#### Short exercise:
Transcribe the stretch of entries below from the line with "Turn this picture" through the line with "label_clearance = 0.12", exactly and with both ends included; leave out all other lines.

Modeling code records:
▬▬▬▬▬▬▬▬▬▬

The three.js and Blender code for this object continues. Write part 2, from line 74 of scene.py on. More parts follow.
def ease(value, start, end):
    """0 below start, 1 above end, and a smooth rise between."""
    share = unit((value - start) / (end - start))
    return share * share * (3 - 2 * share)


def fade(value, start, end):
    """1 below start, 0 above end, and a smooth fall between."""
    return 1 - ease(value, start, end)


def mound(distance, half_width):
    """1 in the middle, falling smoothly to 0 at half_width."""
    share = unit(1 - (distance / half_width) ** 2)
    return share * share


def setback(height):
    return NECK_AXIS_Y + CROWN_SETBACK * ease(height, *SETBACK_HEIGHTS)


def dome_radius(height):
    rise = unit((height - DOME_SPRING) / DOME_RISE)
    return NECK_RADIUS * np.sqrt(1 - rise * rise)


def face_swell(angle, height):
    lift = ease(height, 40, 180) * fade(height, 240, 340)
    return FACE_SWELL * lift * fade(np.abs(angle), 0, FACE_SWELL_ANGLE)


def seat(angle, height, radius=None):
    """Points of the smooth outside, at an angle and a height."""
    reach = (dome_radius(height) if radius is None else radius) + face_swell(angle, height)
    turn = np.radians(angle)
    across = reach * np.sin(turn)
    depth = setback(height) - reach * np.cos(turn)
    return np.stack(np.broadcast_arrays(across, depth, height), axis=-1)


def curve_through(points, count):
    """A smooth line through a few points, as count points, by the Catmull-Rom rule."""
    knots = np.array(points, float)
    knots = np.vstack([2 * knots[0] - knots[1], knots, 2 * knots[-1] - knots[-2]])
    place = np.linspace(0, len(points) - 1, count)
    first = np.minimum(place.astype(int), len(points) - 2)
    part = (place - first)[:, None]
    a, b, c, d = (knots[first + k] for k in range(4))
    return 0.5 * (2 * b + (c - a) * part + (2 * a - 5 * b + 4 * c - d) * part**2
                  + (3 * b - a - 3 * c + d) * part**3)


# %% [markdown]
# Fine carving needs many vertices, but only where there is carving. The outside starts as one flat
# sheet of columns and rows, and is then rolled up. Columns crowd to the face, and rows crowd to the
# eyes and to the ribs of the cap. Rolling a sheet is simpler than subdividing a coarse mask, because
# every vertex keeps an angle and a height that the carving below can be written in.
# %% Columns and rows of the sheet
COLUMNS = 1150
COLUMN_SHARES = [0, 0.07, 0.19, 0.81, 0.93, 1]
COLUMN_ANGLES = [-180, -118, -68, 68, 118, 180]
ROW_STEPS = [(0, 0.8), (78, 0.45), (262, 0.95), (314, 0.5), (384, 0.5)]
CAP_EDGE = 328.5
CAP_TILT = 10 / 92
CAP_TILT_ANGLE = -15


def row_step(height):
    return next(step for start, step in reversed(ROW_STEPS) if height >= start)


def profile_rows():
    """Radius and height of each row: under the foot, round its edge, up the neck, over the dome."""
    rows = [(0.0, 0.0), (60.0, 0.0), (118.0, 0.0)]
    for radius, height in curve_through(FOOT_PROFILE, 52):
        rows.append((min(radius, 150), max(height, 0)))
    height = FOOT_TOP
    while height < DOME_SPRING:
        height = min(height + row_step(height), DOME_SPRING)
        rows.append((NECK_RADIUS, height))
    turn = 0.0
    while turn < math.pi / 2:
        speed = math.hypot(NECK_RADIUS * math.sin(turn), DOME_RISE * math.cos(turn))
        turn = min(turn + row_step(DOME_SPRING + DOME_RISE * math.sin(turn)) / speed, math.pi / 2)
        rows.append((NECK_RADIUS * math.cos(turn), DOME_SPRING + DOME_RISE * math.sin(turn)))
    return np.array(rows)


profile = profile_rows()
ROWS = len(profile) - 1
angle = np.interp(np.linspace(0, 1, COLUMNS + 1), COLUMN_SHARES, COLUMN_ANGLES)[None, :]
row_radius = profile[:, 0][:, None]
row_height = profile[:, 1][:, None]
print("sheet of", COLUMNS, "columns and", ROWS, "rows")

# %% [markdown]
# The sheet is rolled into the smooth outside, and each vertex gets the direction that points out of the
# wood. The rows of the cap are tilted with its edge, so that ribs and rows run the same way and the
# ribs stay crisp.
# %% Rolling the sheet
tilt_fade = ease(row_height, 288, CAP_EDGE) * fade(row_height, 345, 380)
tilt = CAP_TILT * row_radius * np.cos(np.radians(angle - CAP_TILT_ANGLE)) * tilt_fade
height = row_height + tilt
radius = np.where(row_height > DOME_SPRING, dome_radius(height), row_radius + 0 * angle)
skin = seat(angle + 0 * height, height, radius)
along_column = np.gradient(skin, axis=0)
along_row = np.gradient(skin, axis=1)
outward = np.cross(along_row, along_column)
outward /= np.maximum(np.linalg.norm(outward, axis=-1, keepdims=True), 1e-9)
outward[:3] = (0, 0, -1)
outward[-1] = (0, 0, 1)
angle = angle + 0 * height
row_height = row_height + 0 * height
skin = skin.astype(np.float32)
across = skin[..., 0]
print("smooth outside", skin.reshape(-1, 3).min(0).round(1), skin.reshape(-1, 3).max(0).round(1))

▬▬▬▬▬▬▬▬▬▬

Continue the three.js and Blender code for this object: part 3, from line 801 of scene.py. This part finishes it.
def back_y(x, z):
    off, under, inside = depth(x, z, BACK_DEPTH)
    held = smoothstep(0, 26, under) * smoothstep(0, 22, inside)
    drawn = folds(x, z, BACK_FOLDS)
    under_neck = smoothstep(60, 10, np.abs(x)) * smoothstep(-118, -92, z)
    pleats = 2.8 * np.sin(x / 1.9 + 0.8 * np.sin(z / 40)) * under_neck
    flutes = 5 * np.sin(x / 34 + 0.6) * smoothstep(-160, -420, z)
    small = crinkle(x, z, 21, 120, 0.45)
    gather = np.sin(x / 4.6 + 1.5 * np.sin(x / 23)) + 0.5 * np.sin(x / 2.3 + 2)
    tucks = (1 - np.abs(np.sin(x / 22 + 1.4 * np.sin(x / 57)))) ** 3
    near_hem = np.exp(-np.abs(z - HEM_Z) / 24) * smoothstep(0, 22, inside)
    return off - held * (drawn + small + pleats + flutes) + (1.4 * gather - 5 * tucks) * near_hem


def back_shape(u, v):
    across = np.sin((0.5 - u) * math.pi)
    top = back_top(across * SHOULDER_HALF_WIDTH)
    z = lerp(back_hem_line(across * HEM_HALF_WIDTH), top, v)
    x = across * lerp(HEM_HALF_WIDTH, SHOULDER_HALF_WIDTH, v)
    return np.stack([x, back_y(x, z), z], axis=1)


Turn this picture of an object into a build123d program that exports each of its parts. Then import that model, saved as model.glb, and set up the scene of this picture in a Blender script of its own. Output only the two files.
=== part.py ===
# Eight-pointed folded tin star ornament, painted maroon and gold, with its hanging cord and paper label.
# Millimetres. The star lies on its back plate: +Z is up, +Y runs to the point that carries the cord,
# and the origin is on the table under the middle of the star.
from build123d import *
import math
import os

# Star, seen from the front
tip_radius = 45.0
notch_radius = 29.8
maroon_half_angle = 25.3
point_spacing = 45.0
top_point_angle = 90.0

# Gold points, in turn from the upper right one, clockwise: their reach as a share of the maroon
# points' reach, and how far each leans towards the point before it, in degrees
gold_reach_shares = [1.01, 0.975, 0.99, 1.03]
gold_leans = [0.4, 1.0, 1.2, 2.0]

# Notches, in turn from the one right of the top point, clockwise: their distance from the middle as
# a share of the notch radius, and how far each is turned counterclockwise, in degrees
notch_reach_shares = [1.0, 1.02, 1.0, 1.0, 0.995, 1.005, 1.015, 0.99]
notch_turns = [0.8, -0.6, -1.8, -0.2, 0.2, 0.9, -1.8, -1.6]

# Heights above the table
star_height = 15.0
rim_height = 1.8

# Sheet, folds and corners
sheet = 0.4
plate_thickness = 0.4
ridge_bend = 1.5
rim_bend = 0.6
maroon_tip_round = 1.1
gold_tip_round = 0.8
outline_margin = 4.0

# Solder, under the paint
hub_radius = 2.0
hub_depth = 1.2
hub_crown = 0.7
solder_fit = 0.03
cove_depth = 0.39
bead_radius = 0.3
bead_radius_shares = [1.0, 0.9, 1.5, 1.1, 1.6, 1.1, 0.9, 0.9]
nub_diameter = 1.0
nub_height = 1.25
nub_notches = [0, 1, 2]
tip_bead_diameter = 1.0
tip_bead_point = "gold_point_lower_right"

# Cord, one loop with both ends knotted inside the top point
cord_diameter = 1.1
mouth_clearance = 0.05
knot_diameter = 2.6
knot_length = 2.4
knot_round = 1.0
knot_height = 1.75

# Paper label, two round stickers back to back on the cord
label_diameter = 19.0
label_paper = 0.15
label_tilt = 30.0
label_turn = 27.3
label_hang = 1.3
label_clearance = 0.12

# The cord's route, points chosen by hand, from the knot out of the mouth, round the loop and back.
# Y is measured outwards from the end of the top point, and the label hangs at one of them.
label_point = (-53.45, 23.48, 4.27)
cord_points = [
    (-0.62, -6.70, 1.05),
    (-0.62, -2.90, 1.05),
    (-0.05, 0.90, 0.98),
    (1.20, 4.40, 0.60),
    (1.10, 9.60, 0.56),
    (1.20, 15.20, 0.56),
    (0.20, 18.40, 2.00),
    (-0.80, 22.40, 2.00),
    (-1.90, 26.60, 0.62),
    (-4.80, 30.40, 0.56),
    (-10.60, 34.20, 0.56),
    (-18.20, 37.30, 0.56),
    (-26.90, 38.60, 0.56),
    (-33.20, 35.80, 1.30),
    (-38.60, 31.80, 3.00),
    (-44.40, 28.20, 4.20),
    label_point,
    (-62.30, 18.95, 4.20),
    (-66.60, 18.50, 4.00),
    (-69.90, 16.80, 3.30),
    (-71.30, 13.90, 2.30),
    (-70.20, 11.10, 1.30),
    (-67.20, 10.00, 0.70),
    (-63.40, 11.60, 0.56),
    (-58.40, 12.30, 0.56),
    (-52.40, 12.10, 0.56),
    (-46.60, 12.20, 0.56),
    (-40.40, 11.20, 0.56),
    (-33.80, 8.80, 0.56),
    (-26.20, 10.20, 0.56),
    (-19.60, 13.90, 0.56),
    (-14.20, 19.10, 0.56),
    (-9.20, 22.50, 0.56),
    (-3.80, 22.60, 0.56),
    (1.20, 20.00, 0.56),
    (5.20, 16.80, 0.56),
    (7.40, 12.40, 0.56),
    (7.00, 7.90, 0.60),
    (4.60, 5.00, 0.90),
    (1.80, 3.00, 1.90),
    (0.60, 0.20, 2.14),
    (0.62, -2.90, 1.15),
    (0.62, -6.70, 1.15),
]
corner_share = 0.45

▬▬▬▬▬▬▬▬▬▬

#### Finished task:
Turn this picture of an object into a build123d program that exports each of its parts. Then import that model, saved as model.glb, and set up the scene of this picture in a Blender script of its own. Output only the two files.
=== part.py ===
# Eight-pointed folded tin star ornament, painted maroon and gold, with its hanging cord and paper label.
# Millimetres. The star lies on its back plate: +Z is up, +Y runs to the point that carries the cord,
# and the origin is on the table under the middle of the star.
from build123d import *
import math
import os

# Star, seen from the front
tip_radius = 45.0
notch_radius = 29.8
maroon_half_angle = 25.3
point_spacing = 45.0
top_point_angle = 90.0

# Gold points, in turn from the upper right one, clockwise: their reach as a share of the maroon
# points' reach, and how far each leans towards the point before it, in degrees
gold_reach_shares = [1.01, 0.975, 0.99, 1.03]
gold_leans = [0.4, 1.0, 1.2, 2.0]

# Notches, in turn from the one right of the top point, clockwise: their distance from the middle as
# a share of the notch radius, and how far each is turned counterclockwise, in degrees
notch_reach_shares = [1.0, 1.02, 1.0, 1.0, 0.995, 1.005, 1.015, 0.99]
notch_turns = [0.8, -0.6, -1.8, -0.2, 0.2, 0.9, -1.8, -1.6]

# Heights above the table
star_height = 15.0
rim_height = 1.8

# Sheet, folds and corners
sheet = 0.4
plate_thickness = 0.4
ridge_bend = 1.5
rim_bend = 0.6
maroon_tip_round = 1.1
gold_tip_round = 0.8
outline_margin = 4.0

# Solder, under the paint
hub_radius = 2.0
hub_depth = 1.2
hub_crown = 0.7
solder_fit = 0.03
cove_depth = 0.39
bead_radius = 0.3
bead_radius_shares = [1.0, 0.9, 1.5, 1.1, 1.6, 1.1, 0.9, 0.9]
nub_diameter = 1.0
nub_height = 1.25
nub_notches = [0, 1, 2]
tip_bead_diameter = 1.0
tip_bead_point = "gold_point_lower_right"

# Cord, one loop with both ends knotted inside the top point
cord_diameter = 1.1
mouth_clearance = 0.05
knot_diameter = 2.6
knot_length = 2.4
knot_round = 1.0
knot_height = 1.75

# Paper label, two round stickers back to back on the cord
label_diameter = 19.0
label_paper = 0.15
label_tilt = 30.0
label_turn = 27.3
label_hang = 1.3
label_clearance = 0.12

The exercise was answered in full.